O artigo 38 da Lei 10.150/00 autoriza a Caixa Econômica Federal (CEF) a contratar na modalidade de arrendamento imobiliário especial, mas não a obriga a fazer esse contrato, ainda que o interessado preencha os requisitos legais. A Quarta Turma do STJ, ao julgar o REsp 1110907 em 09/08/2012, adotou esse entendimento, acompanhando de
forma unânime o voto da relatora do processo, ministra Isabel Gallotti. Uma
ex-mutuária do Sistema Financeiro da Habitação (SFH) entrou com ação
pretendendo obrigar a CEF a contratar com ela na modalidade de
arrendamento mercantil com opção de compra. O imóvel que ela ocupava
estava para ser retomado pela CEF, mas a mutuária conseguiu ordem
judicial para suspender a desocupação. Para regularizar a situação,
tentou fechar contrato com a instituição financeira nos moldes do artigo
38, porém a CEF se recusou. Na primeira instância, o juiz
determinou que a CEF fechasse o contrato de arrendamento, pois este
seria um direito da ex-mutuária e não uma faculdade da instituição
financeira, desde que fossem atendidas as exigências relativas às
condições financeiras.
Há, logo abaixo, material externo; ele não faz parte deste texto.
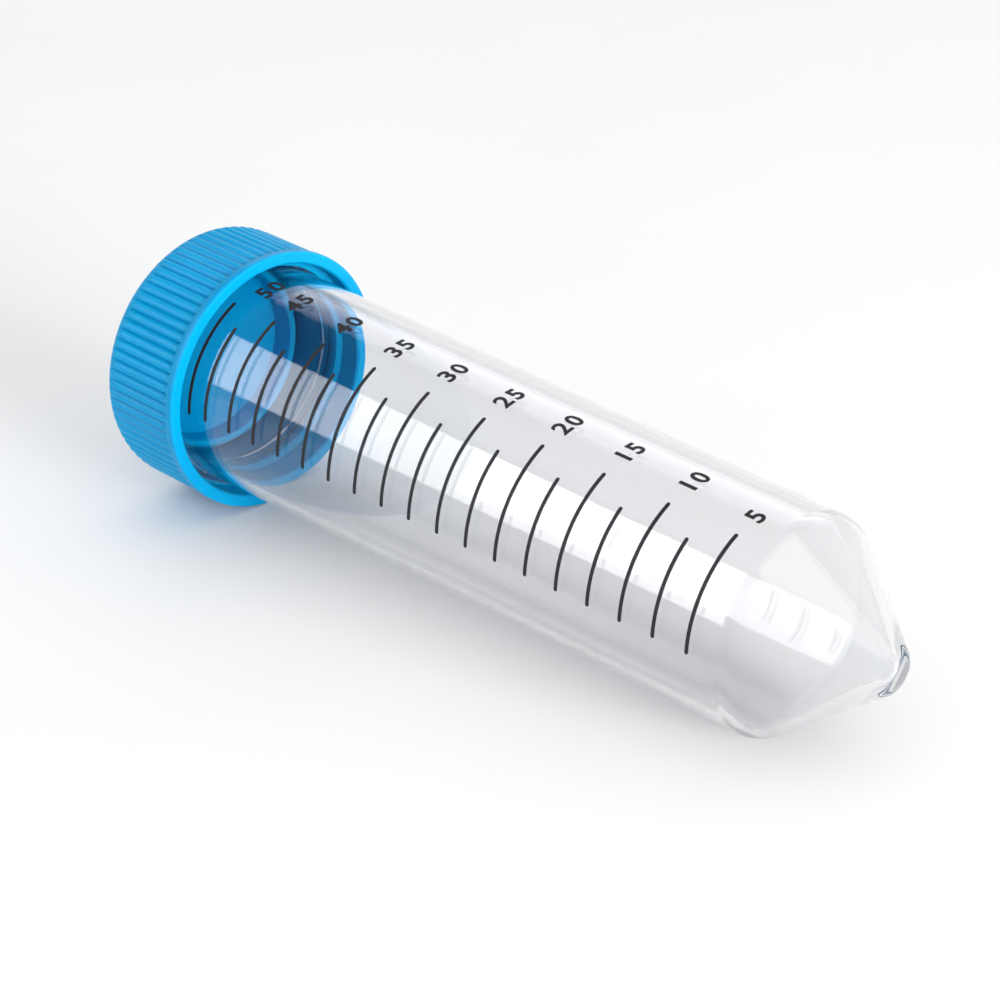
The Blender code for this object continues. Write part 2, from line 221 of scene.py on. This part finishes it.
def arc(centre_station, centre_radius, radius, start, end, steps):
    """Points of a round edge in a profile, between two directions in radians."""
    turns = [start + (end - start) * step / steps for step in range(steps + 1)]
    return [(centre_station + radius * math.cos(t), centre_radius + radius * math.sin(t)) for t in turns]


def line(start, end, steps):
    """Points from start up to, but not including, end, so that long walls get their own loops."""
    return [tuple(a + (b - a) * step / steps for a, b in zip(start, end)) for step in range(steps)]


def turned_mesh(name, profile, sides):
    """A body turned round the tube's axis from a closed profile of (station, radius) points."""
    built = bmesh.new()
    rings = []
    for station, radius in profile:
        if radius == 0.0:
            rings.append([built.verts.new((station, 0.0, 0.0))] * sides)
            continue
        angles = [2 * math.pi * side / sides for side in range(sides)]
        rings.append([built.verts.new(at_angle(station, radius, angle)) for angle in angles])
    for first, second in zip(rings, rings[1:] + rings[:1]):
        for side in range(sides):
            after = (side + 1) % sides
            corners = dict.fromkeys([first[side], first[after], second[after], second[side]])
            if len(corners) > 2:
                built.faces.new(list(corners))
    return outward_mesh(name, built)


def outward_mesh(name, built):
    """The mesh of a closed shape, with its faces pointing out."""
    bmesh.ops.recalc_face_normals(built, faces=built.faces)
    if built.calc_volume(signed=True) < 0:
        bmesh.ops.reverse_faces(built, faces=built.faces)
    mesh = bpy.data.meshes.new(name)
    built.to_mesh(mesh)
    built.free()
    return mesh


def new_object(name, mesh):
    made = bpy.data.objects.new(name, mesh)
    bpy.context.scene.collection.objects.link(made)
    return made


def applied(obj):
    """The object with its modifiers made part of its mesh."""
    graph = bpy.context.evaluated_depsgraph_get()
    mesh = bpy.data.meshes.new_from_object(obj.evaluated_get(graph))
    obj.modifiers.clear()
    obj.data = mesh
    return obj


def set_in_place(obj, sharp_degrees):
    """Smooths the piece and lays it where the frame has it, with its place in its mesh."""
    obj.data.shade_smooth()
    obj.data.set_sharp_from_angle(angle=math.radians(sharp_degrees))
    place = obj.data.attributes.new("on_tube", "FLOAT_VECTOR", "POINT")
    for value, vert in zip(place.data, obj.data.vertices):
        value.vector = vert.co
    obj.data.transform(PLACEMENT)
    return obj


def shoulder_arc(corner_station, corner_radius, fillet, cone_angle, steps):
    """The rounded corner between the barrel and a cone."""
    barrel = Vector((1.0, -TAPER)).normalized()
    reach = fillet * math.tan((cone_angle - TAPER_ANGLE) / 2)
    touch = Vector((corner_station, corner_radius)) - barrel * reach
    centre = touch + Vector((barrel.y, -barrel.x)) * fillet
    quarter = math.pi / 2
    return arc(centre.x, centre.y, fillet, quarter - TAPER_ANGLE, quarter - cone_angle, steps)


def tip_arc(steps):
    """The rounded edge between the cone and the flat tip."""
    centre_radius = TIP_RADIUS + CONE_SLOPE * TIP_ROUND - TIP_ROUND / math.cos(CONE_ANGLE)
    return arc(TUBE_LENGTH - TIP_ROUND, centre_radius, TIP_ROUND, math.pi / 2 - CONE_ANGLE, 0.0, steps)


def bore_profile():
    """The tube's inside, from the bottom of the cone up to the mouth."""
    corner_shift = (TUBE_WALL - CONE_WALL / math.cos(CONE_ANGLE)) / (CONE_SLOPE - TAPER)
    corner_station = SHOULDER_STATION + corner_shift
    corner_radius = SHOULDER_RADIUS - TAPER * corner_shift - TUBE_WALL
    centre = TUBE_LENGTH - TIP_WALL - BORE_TIP_ROUND
    to_centre = Vector((centre - corner_station, corner_radius))
    cone_angle = math.atan2(to_centre.y, to_centre.x) - math.asin(BORE_TIP_ROUND / to_centre.length)
    points = arc(centre, 0.0, BORE_TIP_ROUND, 0.0, math.pi / 2 - cone_angle, BEND_STEPS)
    points[0] = (centre + BORE_TIP_ROUND, 0.0)
    bend = shoulder_arc(corner_station, corner_radius, SHOULDER_ROUND, cone_angle, BEND_STEPS)[::-1]
    points += line(points.pop(), bend[0], CONE_WALL_STEPS)
    points += bend[:-1]
    points += line(bend[-1], (SKIRT_EDGE, BORE_RADIUS), LONG_WALL_STEPS)
    points += line((SKIRT_EDGE, BORE_RADIUS), (LIP_ROUND, BORE_RADIUS), NECK_WALL_STEPS)
    lip_radius = BORE_RADIUS + LIP_ROUND
    points += arc(LIP_ROUND, lip_radius, LIP_ROUND, -math.pi / 2, -math.pi, SMALL_ROUND_STEPS)
    return points


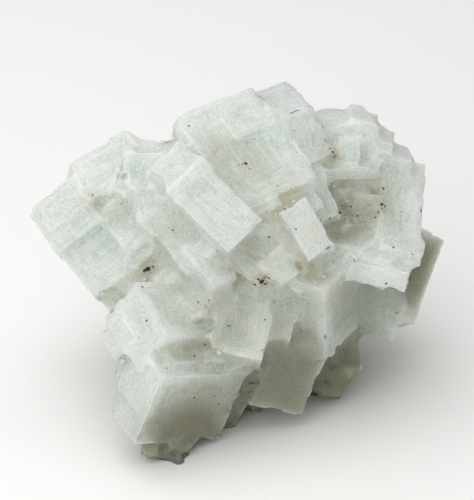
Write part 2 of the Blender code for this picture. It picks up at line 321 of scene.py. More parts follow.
CLEAR_SALT = "#C9D4CB"
MILKY_SALT = "#DAE1DA"
WHITE_SALT = "#EFF4F0"
SHADY_SALT = "#A9AFA3"
# a brown film in sheltered hollows, partly painted shade there
OLIVE_FILM_AND_SHADE = "#C4B087"
# painted shade: the colour that the foot, faces turned down and the shade patches are darkened to
FOOT_SHADE = "#7B7B63"
BROWN_CLAY = "#A3925F"
RUSTY_CLAY = "#86693D"

SALT_IOR = 1.544
CLUSTER_DEPTH = 0.022     # metres that light goes into the cluster
SEED_DEPTH = 0.0015       # metres that light goes into a seed cube
SMOOTH_BELOW = 32.0       # degrees between faces under which shading is smooth

# Studio, in metres and degrees
CAMERA_AIM = 0.048        # height of the point that the camera looks at
CAMERA_DISTANCE = 0.725
CAMERA_RISE = 30.0
CAMERA_LENS = 180.0
CAMERA_SENSOR = 36.0
SKY = 0.45                # strength of the even white light from all round
# name, place, size, power
LAMPS = (
    ("key", (-0.18, 0.02, 0.8), 1.0, 4.8),
    ("fill", (-0.35, -0.7, 0.45), 0.8, 2.6),
)


# ---------------------------------------------------------------- numbers
# primes and odd multipliers that mix a lattice point's coordinates
AXIS_PRIMES = (73856093, 19349663, 83492791)
SEED_PRIME = 2654435761
FIRST_MIX = 0x9E3779B97F4A7C15
SECOND_MIX = 0xBF58476D1CE4E5B9


def lattice_value(cell, seed):
    """A fixed number from 0 to 1 for each whole-number lattice point: its three coordinates
    and the seed are mixed by multiplying and folding bits."""
    x, y, z = (cell[..., i].astype(np.uint64) * np.uint64(AXIS_PRIMES[i]) for i in range(3))
    mixed = x ^ y ^ z
    mixed = (mixed ^ np.uint64(seed * SEED_PRIME % 2**32)) * np.uint64(FIRST_MIX)
    mixed ^= mixed >> np.uint64(29)
    mixed *= np.uint64(SECOND_MIX)
    return (mixed >> np.uint64(40)).astype(float) / 2**24


def drift(points, grain, seed):
    """Smooth wandering from 0 to 1: the value at a point is blended from the eight lattice
    points round it, grain apart, with the weight t*t*(3 - 2t) along each axis."""
    scaled = points / grain + 1000.0
    low = np.floor(scaled).astype(np.int64)
    t = scaled - low
    t = t * t * (3.0 - 2.0 * t)
    total = np.zeros(len(points))
    for corner in np.ndindex(2, 2, 2):
        share = np.prod(np.where(corner, t, 1.0 - t), axis=1)
        total += share * lattice_value(low + np.array(corner), seed)
    return total


def ease(x):
    """0 below 0, 1 above 1, and x*x*(3 - 2x) between."""
    x = np.clip(x, 0.0, 1.0)
    return x * x * (3.0 - 2.0 * x)


def turn_matrix(turn):
    """The rotation for degrees about x, y, z, as Blender's XYZ order has it."""
    return np.array(Euler([math.radians(a) for a in turn]).to_matrix())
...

No entanto, a CEF recorreu ao Tribunal Regional
Federal da 5ª Região e foi liberada da obrigação de contratar. Houve
então o recurso ao STJ. A ex-mutuária alegou que a CEF, de
acordo com a Lei 10.150, é obrigada a promover o arrendamento especial
sempre que o postulante preencher os requisitos para tanto. O Ministério
Público Federal deu parecer no sentido de que fosse provido o recurso
da ex-mutuária, com base no direito social à moradia e na natureza
jurídica de empresa pública detida pela CEF. Entretanto,
na visão da ministra Isabel Gallotti, a Lei 10.150 é clara em apenas
autorizar instituições financeiras a promover o arrendamento imobiliário
especial com opção de compra. Diz o artigo 38, textualmente (na
redação originária dada pela Medida Provisória 1.981-49/00): “Ficam as
instituições financeiras captadoras de depósitos à vista e que operem
crédito imobiliário autorizadas a promover arrendamento imobiliário
especial com opção de compra dos imóveis que tenham arrematado,
adjudicado ou recebido em dação em pagamento por força de financiamentos
habitacionais por elas concedidos.” O contrato pode ser feito com o
ex-proprietário, o ocupante ou com terceiros, com base em valor de
mercado. Citando precedente da Terceira Turma (REsp 1.164.528), a
ministra destacou que a CEF, empresa pública submetida ao regime
jurídico de direito privado, não é a única instituição financeira a
operar com mútuos habitacionais, devendo prevalecer na interpretação do
dispositivo legal o respeito à livre iniciativa e à liberdade
contratual. “O artigo 38 da Lei 10.150 é dispositivo que se
dirige às instituições financeiras em geral que operam no crédito
imobiliário, não sendo compatível com o sistema constitucional em vigor a
pretendida interpretação que imponha obrigação de contratar apenas à
empresa pública, em prejuízo do princípio da livre autonomia da vontade e
da igualdade constitucional de regime jurídico no campo do direito das
obrigações civis”, afirmou a relatora. Isabel
Gallotti também observou que, segundo o mesmo precedente do STJ, os
princípios administrativos da moralidade, do uso racional dos recursos
públicos e da segurança jurídica autorizam a interpretar como não
obrigatório o arrendamento imobiliário. “Isso porque, analisando a
questão sob o aspecto de que, numa empresa pública, o capital é público,
eventuais prejuízos causados por uma contratação forçada afetariam,
ainda que indiretamente, o interesse coletivo”, esclareceu. Outro
ponto levantado pela magistrada é que a Lei 10.150 não estabelece prazo
de duração para o contrato de arrendamento. Se houvesse uma imposição
legal de contratar, deveria haver um poder regulamentador de iniciativa
das partes. O mesmo ocorreria com outros critérios como o preço de
compra e valor da prestação. Segundo a ministra, o artigo 38 não
diz respeito a uma atividade vinculada, “capaz de obrigar qualquer
agente financeiro captador de depósito à vista e que opere crédito
imobiliário à promoção do arrendamento imobiliário especial com opção de
compra”. Ao concluir seu voto, Isabel Gallotti destacou que a
controvérsia tratada no recurso nada tem a ver com o Programa de
Arrendamento Residencial regido pela Lei 10.188/01, criado para suprir
necessidades de moradia da população de baixa renda. Nesse caso, em que
os recursos são da União, a CEF atua como operadora de programa público e
não como empresa pública em regime de direito privado, e a disciplina
legal é totalmente diversa daquela discutida no julgamento.